» Data segment
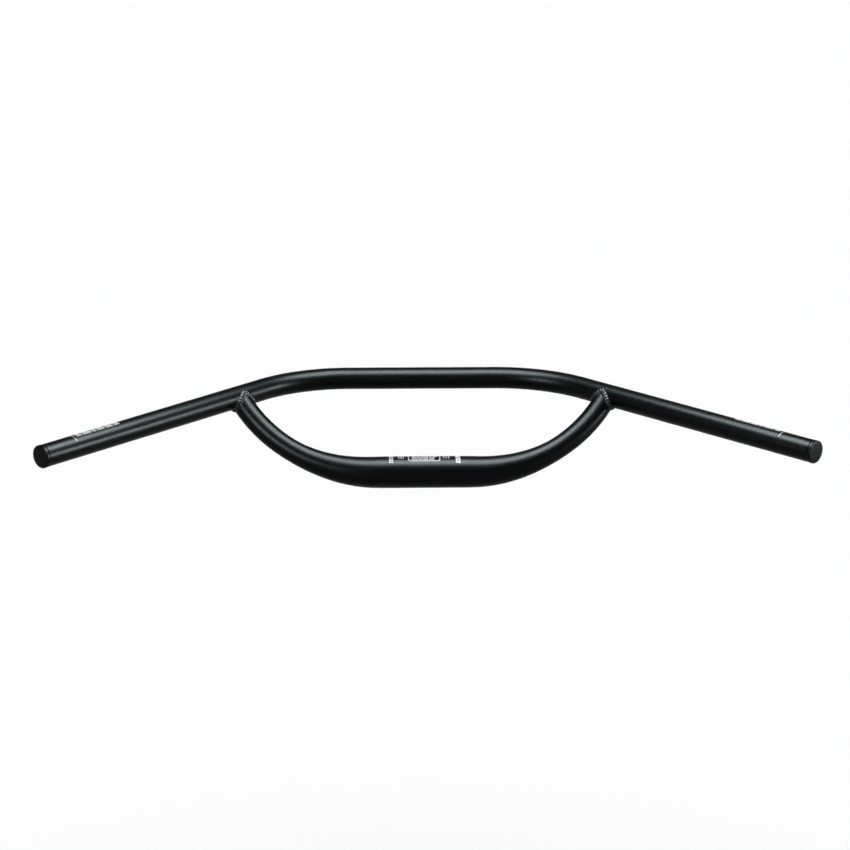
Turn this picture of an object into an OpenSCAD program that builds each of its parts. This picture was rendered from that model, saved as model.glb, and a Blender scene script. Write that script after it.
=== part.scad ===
// Bicycle loop handlebar, held at the clamp section of its centre tube.
// Origin: middle of the clamp section's axis. +X runs to the rider's right, +Y forward, +Z up.

/* [Loop tube] */
// Outer diameter of the loop tube, and so of the grips
tube_d = 22.2; // [20:0.1:25.4]
// Wall of the loop tube
tube_wall = 2.2; // [1.4:0.1:3]
// Width over the end plugs
bar_width = 754; // [680:2:820]
// Angle by which each grip turns back towards the rider
sweep = 45; // [38:1:50]
// Height of the loop tube's axis above the clamp axis
rise = 63.5; // [50:0.5:76]
// Distance of the front straight ahead of the clamp axis
reach = 112; // [100:1:124]
// Length of the straight at the front
front_straight = 150; // [130:1:170]
// Bend radius between the front straight and a grip
front_bend_r = 125; // [110:1:140]
// Bevel round the tube's open ends
end_bevel = 0.6; // [0.3:0.1:1]
// Bare tube between the weld and where a grip may start
grip_margin = 2.5; // [1:0.5:6]

/* [Clamp tube] */
// Outer diameter of the clamp section
clamp_d = 31.8; // [30:0.1:35]
// Wall of the clamp section
clamp_wall = 2.8; // [2:0.1:4]
// Length of the parallel clamp section
clamp_section = 76; // [60:1:90]
// Straight length between the clamp tube's two bends
clamp_straight = 101; // [92:1:110]
// Bend radius of the clamp tube's arms
arm_bend_r = 154; // [140:1:170]
// Length of tube over which each arm tapers
taper_length = 109; // [90:1:118]
// How much slimmer than the loop tube each arm ends
arm_step = 0.4; // [0.3:0.1:2]
// Wall at the slim end of each arm
arm_wall = 2.2; // [1.4:0.1:3]

/* [Weld beads] */
// Leg length of the fillet weld round each joint
weld_leg = 3.2; // [2.4:0.1:4]
// Height of the ripples on the weld
weld_ripple = 0.35; // [0.1:0.05:0.5]
// Ripples round one joint
weld_ripples = 30; // [20:1:36]

/* [End plugs] */
// Thickness of the plug's flange
plug_flange = 4; // [2.5:0.1:6]
// How far the flange stands out past the tube
plug_lip = 0.2; // [0:0.05:0.6]
// Rounding of the flange's outer edge
plug_round = 1.2; // [0.4:0.1:2]
// Length of the barrel inside the tube
plug_barrel = 16; // [10:1:24]
// Wall of the barrel
plug_wall = 1.6; // [1:0.1:2.4]
// Clearance between the crush ribs and the tube's bore
plug_clearance = 0.05; // [0.02:0.01:0.2]
// Height of each crush rib
rib_height = 0.5; // [0.3:0.1:1]
// Width of each crush rib
rib_width = 1.2; // [0.8:0.1:2]
// Crush ribs round the barrel
rib_count = 8; // [4:1:12]

/* [Hidden] */
$fn = 96;

tube_r = tube_d / 2;
bore_r = tube_r - tube_wall;
clamp_r = clamp_d / 2;
arm_r = tube_r - arm_step / 2;
past = 1; // how far a cut runs past the face it opens
// Stretches that join smoothly are a hair slimmer than their neighbours, and run into them.
seam = 0.03;
seam_overlap = 1;
swell = 0.01; // how much the first stretch of each grip grows

// The right front bend turns about bend_centre, and its grip starts at bend_end and runs along grip_dir.
bend_centre = [front_straight / 2, reach - front_bend_r, rise];
bend_end = bend_centre + front_bend_r * [sin(sweep), cos(sweep), 0];
grip_dir = [cos(sweep), -sin(sweep), 0];
plug_r = tube_r + plug_lip;
grip_length = (bar_width / 2 - plug_r * sin(sweep) - bend_end[0]) / cos(sweep) - plug_flange;

// Each arm bends in a plane that leans by arm_lean, until its axis meets the grip's axis.
arm_start = clamp_straight / 2;
function arm_depth(turn) = arm_bend_r * (1 - cos(turn));
function arm_ahead(turn) = sqrt(max(0, arm_depth(turn) ^ 2 - rise ^ 2));
function past_grip(turn) =
    (arm_start + arm_bend_r * sin(turn) - bend_end[0]) * sin(sweep)
    + (arm_ahead(turn) - bend_end[1]) * cos(sweep);
function meeting_turn(low, high, steps = 40) =
    let (middle = (low + high) / 2)
    steps == 0 ? middle
    : past_grip(middle) > 0 ? meeting_turn(low, middle, steps - 1)
    : meeting_turn(middle, high, steps - 1);
arm_turn = meeting_turn(acos(1 - rise / arm_bend_r), 90);
arm_lean = asin(rise / arm_depth(arm_turn));

// Distances along the clamp tube are measured from its middle.
taper_start = clamp_section / 2;
taper_end = taper_start + taper_length;
degree_length = arm_bend_r * PI / 180;
function eased(t) = let (c = min(1, max(0, t))) c * c * (3 - 2 * c);
function taper(s, thick, slim) = thick + (slim - thick) * eased((s - taper_start) / taper_length);
function outer_r(s) = taper(s, clamp_r, arm_r);
function inner_r(s) = taper(s, clamp_r - clamp_wall, arm_r - arm_wall);

taper_sides = 30;
taper_rings = 16;
bore_rings = 6;

// Places on the right arm, in its own leaning plane, with the bend starting at arm_start.
function turn_at(s) = max(0, (s - arm_start) / degree_length);
function axis_at(s) =
    s <= arm_start ? [s, 0, 0]
    : [arm_start + arm_bend_r * sin(turn_at(s)), arm_depth(turn_at(s)), 0];
function around(s, a, r) =
    let (t = turn_at(s))
    axis_at(s) + r * [-sin(t) * cos(a), cos(t) * cos(a), sin(a)];
function ring(s, r) = [for (i = [0 : taper_sides - 1]) around(s, 360 * i / taper_sides, r)];
function leaned(p) = [
    p[0],
    p[1] * cos(arm_lean) - p[2] * sin(arm_lean),
    p[1] * sin(arm_lean) + p[2] * cos(arm_lean)
];

// The weld runs along the curve where the arm's surface meets the loop tube's.
weld_sides = 8;
weld_steps = 2 * weld_ripples;
weld_search = 25; // degrees of arm bend that hold the whole joint
function from_grip(p) = let (d = p - bend_end) d - (d * grip_dir) * grip_dir;
function meeting_place(a, low, high, steps = 30) =
    let (middle = (low + high) / 2)
    steps == 0 ? middle
    : norm(from_grip(leaned(around(middle, a, arm_r)))) > tube_r ? meeting_place(a, middle, high, steps - 1)
    : meeting_place(a, low, middle, steps - 1);
arm_end = arm_start + arm_turn * degree_length;
function unit(v) = v / norm(v);
function weld_point(a) =
    leaned(around(meeting_place(a, arm_end - weld_search * degree_length, arm_end), a, arm_r));
function weld_out(a) =
    let (
        s = meeting_place(a, arm_end - weld_search * degree_length, arm_end),
        arm_normal = leaned(around(s, a, 1)) - leaned(axis_at(s))
    )
    arm_normal + unit(from_grip(leaned(around(s, a, arm_r))));
// Where the two surfaces run nearly flush, the bead sinks so that it stays low.
square_corner = sqrt(2);
flush_sink = 0.85;
function weld_centre(a) =
    let (out = weld_out(a))
    weld_point(a) - unit(out) * weld_leg * flush_sink * max(0, norm(out) - square_corner);
function weld_ring(i) =
    let (
        step = 360 / weld_steps,
        a = i * step,
        centre = weld_centre(a),
        along = unit(weld_point(a + step) - weld_point(a - step)),
        side = unit(cross(along, weld_out(a))),
        up = cross(side, along),
        r = weld_leg - (i % 2) * weld_ripple
    )
    [for (j = [0 : weld_sides - 1])
        let (b = 360 * (j + 0.5) / weld_sides)
        centre + r * (cos(b) * side + sin(b) * up)];

// A grip's true cylinder starts past the weld, grip_margin on.
weld_reach = max([for (i = [0 : weld_steps - 1]) (weld_centre(i * 360 / weld_steps) - bend_end) * grip_dir]);
grip_start = weld_reach + weld_leg + grip_margin;

// The straight from a front bend to the tube's end. It grows by swell up to grip_start.
module grip_bar(r, grip) {
    cylinder(r1 = r - swell, r2 = r, h = grip_start);
    translate([0, 0, grip_start])
        cylinder(r = r, h = grip - grip_start);
}

// A bar along the whole loop: the front straight, both bends and both grips.
// The bends are a hair slimmer than the straights, so that each stretch ends at a clear edge.
module loop(r, grip, bevel = 0) {
    translate([0, reach, rise])
        facing_out()
            cylinder(r = r, h = front_straight, center = true);
    both_sides() {
        translate(bend_centre)
            rotate_extrude(angle = sweep, start = 90 - sweep)
                translate([front_bend_r, 0])
                    circle(r = r - seam);
        along_grip() {
            grip_bar(r, grip);
            if (bevel > 0)
                translate([0, 0, grip])
                    cylinder(r1 = r, r2 = r - bevel, h = bevel);
        }
    }
}

// Lays an upright child along X, with its own X side to the front.
module facing_out() {
    rotate([0, 90, 0])
        rotate([0, 0, 90])
            children();
}

// Puts a child at the start of the right grip, facing outwards.
module along_grip() {
    translate(bend_centre)
        rotate([0, 0, -sweep])
            translate([0, front_bend_r, 0])
                facing_out()
                    children();
}

// The space that the right grip fills, for cutting what is fitted to it.
module solid_grip() {
    along_grip()
        grip_bar(tube_r, grip_length);
}

module both_sides() {
    children();
    mirror([1, 0, 0])
        children();
}

module loop_tube() {
    color("#17191a")
        difference() {
            loop(tube_r, grip_length - end_bevel, end_bevel);
            loop(bore_r, grip_length + past);
        }
}

// The slim, even stretch of an arm, from the end of its taper to the loop tube's axis.
module slim_arm(r, from, extra = 0) {
    turn = turn_at(from);
    rotate([arm_lean, 0, 0])
        translate([arm_start, arm_bend_r, 0])
            rotate([0, 0, turn - 90])
                rotate_extrude(angle = arm_turn - turn + extra)
                    translate([arm_bend_r, 0])
                        circle(r = r);
}

// The tapered stretch of an arm, as one closed shell with an outer and an inner wall.
module tapered_arm() {
    n = taper_sides;
    function places(rings) = [
        taper_start - seam_overlap,
        for (i = [0 : rings]) taper_start + seam_overlap + (taper_length - 2 * seam_overlap) * i / rings,
        taper_end + seam_overlap
    ];
    points = [
        for (s = places(taper_rings)) each ring(s, outer_r(s) - seam),
        for (s = places(bore_rings)) each ring(s, (inner_r(s) + seam) / cos(180 / n))
    ];
    outer_end = n * (taper_rings + 2);
    inner = outer_end + n;
    inner_end = inner + n * (bore_rings + 2);
    faces = [
        for (i = [0 : taper_rings + 1], j = [0 : n - 1])
            let (a = i * n + j, b = i * n + (j + 1) % n)
            [a, a + n, b + n, b],
        for (i = [0 : bore_rings + 1], j = [0 : n - 1])
            let (a = inner + i * n + j, b = inner + i * n + (j + 1) % n)
            [a, b, b + n, a + n],
        for (j = [0 : n - 1])
            let (k = (j + 1) % n)
            each [
                [j, k, inner + k, inner + j],
                [outer_end + j, inner_end + j, inner_end + k, outer_end + k]
            ]
    ];
    rotate([arm_lean, 0, 0])
        polyhedron(points, faces);
}

module clamp_tube() {
    color("#17191a")
        union() {
            rotate([0, 90, 0])
                difference() {
                    cylinder(r = clamp_r, h = clamp_section, center = true);
                    cylinder(r = clamp_r - clamp_wall, h = clamp_section + 2 * past, center = true);
                }
            both_sides()
                tapered_arm();
            both_sides()
                difference() {
                    slim_arm(arm_r, taper_end);
                    slim_arm(arm_r - arm_wall, taper_end - past, past);
                    solid_grip();
                }
        }
}

// The fillet weld round the right-hand joint.
module weld_bead() {
    n = weld_sides;
    points = [for (i = [0 : weld_steps - 1]) each weld_ring(i)];
    faces = [
        for (i = [0 : weld_steps - 1], j = [0 : n - 1])
            let (next = (i + 1) % weld_steps, k = (j + 1) % n)
            [i * n + j, i * n + k, next * n + k, next * n + j]
    ];
    difference() {
        polyhedron(points, faces);
        slim_arm(arm_r, taper_end);
        solid_grip();
    }
}

module weld_bead_right() {
    color("#2a2c2d")
        weld_bead();
}

module weld_bead_left() {
    color("#2a2c2d")
        mirror([1, 0, 0])
            weld_bead();
}

// Half section of the flange: a disc with a rounded rim.
module flange_section() {
    difference() {
        union() {
            square([plug_r - plug_round, plug_flange]);
            square([plug_r, plug_flange - plug_round]);
            translate([plug_r - plug_round, plug_flange - plug_round])
                circle(r = plug_round);
        }
        translate([-plug_r, -past])
            square([plug_r, plug_flange + 2 * past]);
    }
}

// A moulded plug: its flange closes the tube's end, and its ribbed barrel grips the bore.
module end_plug() {
    rib_r = bore_r - plug_clearance;
    barrel_r = rib_r - rib_height;
    rotate_extrude()
        flange_section();
    translate([0, 0, -plug_barrel])
        difference() {
            union() {
                cylinder(r = barrel_r, h = plug_barrel);
                intersection() {
                    cylinder(r = rib_r, h = plug_barrel);
                    for (i = [0 : rib_count - 1])
                        rotate([0, 0, 360 * i / rib_count])
                            translate([0, -rib_width / 2, 0])
                                cube([tube_r, rib_width, plug_barrel]);
                }
            }
            translate([0, 0, -past])
                cylinder(r = barrel_r - plug_wall, h = plug_barrel + past);
        }
}

module end_plug_right() {
    color("#0b0b0c")
        along_grip()
            translate([0, 0, grip_length])
                end_plug();
}

module end_plug_left() {
    color("#0b0b0c")
        mirror([1, 0, 0])
            along_grip()
                translate([0, 0, grip_length])
                    end_plug();
}

loop_tube();
clamp_tube();
weld_bead_left();
weld_bead_right();
end_plug_left();
end_plug_right();
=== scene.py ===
# The bar is held by its clamp section, well above a wide pale floor.
# Everything is in metres, in the bar's own frame: X to the rider's right, Y forward, Z up.
import math

import bmesh
import bpy
from mathutils import Matrix, Vector


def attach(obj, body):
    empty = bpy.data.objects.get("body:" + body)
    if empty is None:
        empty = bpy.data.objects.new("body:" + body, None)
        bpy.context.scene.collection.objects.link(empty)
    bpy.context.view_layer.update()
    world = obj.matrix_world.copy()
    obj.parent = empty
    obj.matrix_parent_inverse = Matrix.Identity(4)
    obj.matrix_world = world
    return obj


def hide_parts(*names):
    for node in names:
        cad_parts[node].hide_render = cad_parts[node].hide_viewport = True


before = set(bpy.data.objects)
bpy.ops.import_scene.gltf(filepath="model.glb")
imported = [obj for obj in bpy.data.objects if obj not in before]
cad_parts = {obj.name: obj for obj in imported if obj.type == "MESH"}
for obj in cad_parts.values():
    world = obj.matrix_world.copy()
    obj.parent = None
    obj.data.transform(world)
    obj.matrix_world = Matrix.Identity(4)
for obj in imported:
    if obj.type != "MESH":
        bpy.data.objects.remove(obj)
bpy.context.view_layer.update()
mm = 0.001

# The floor is a wide matt sheet of pale paper.
# It lies well below the bar, so that the bar's shadow on it is faint and soft.
floor_drop = 0.6
floor_width = 30.0
floor_shade = (0.93, 0.93, 0.93, 1.0)

floor_mesh = bmesh.new()
bmesh.ops.create_grid(floor_mesh, x_segments=1, y_segments=1, size=floor_width / 2)
bmesh.ops.translate(floor_mesh, vec=(0, 0, -floor_drop), verts=floor_mesh.verts)
floor_data = bpy.data.meshes.new("paper_floor")
floor_mesh.to_mesh(floor_data)
floor_mesh.free()
floor = bpy.data.objects.new("paper_floor", floor_data)
bpy.context.scene.collection.objects.link(floor)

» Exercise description
All lines above from the one containing "translate([0, 0, -past])" to the one containing "cad_parts[node].hide_render = cad_parts[node].hide_viewport" must be repeated exactly, both lines included, and no others.

» Answer to the problem
            translate([0, 0, -past])
                cylinder(r = barrel_r - plug_wall, h = plug_barrel + past);
        }
}

module end_plug_right() {
    color("#0b0b0c")
        along_grip()
            translate([0, 0, grip_length])
                end_plug();
}

module end_plug_left() {
    color("#0b0b0c")
        mirror([1, 0, 0])
            along_grip()
                translate([0, 0, grip_length])
                    end_plug();
}

loop_tube();
clamp_tube();
weld_bead_left();
weld_bead_right();
end_plug_left();
end_plug_right();
=== scene.py ===
# The bar is held by its clamp section, well above a wide pale floor.
# Everything is in metres, in the bar's own frame: X to the rider's right, Y forward, Z up.
import math

import bmesh
import bpy
from mathutils import Matrix, Vector


def attach(obj, body):
    empty = bpy.data.objects.get("body:" + body)
    if empty is None:
        empty = bpy.data.objects.new("body:" + body, None)
        bpy.context.scene.collection.objects.link(empty)
    bpy.context.view_layer.update()
    world = obj.matrix_world.copy()
    obj.parent = empty
    obj.matrix_parent_inverse = Matrix.Identity(4)
    obj.matrix_world = world
    return obj


def hide_parts(*names):
    for node in names:
        cad_parts[node].hide_render = cad_parts[node].hide_viewport = True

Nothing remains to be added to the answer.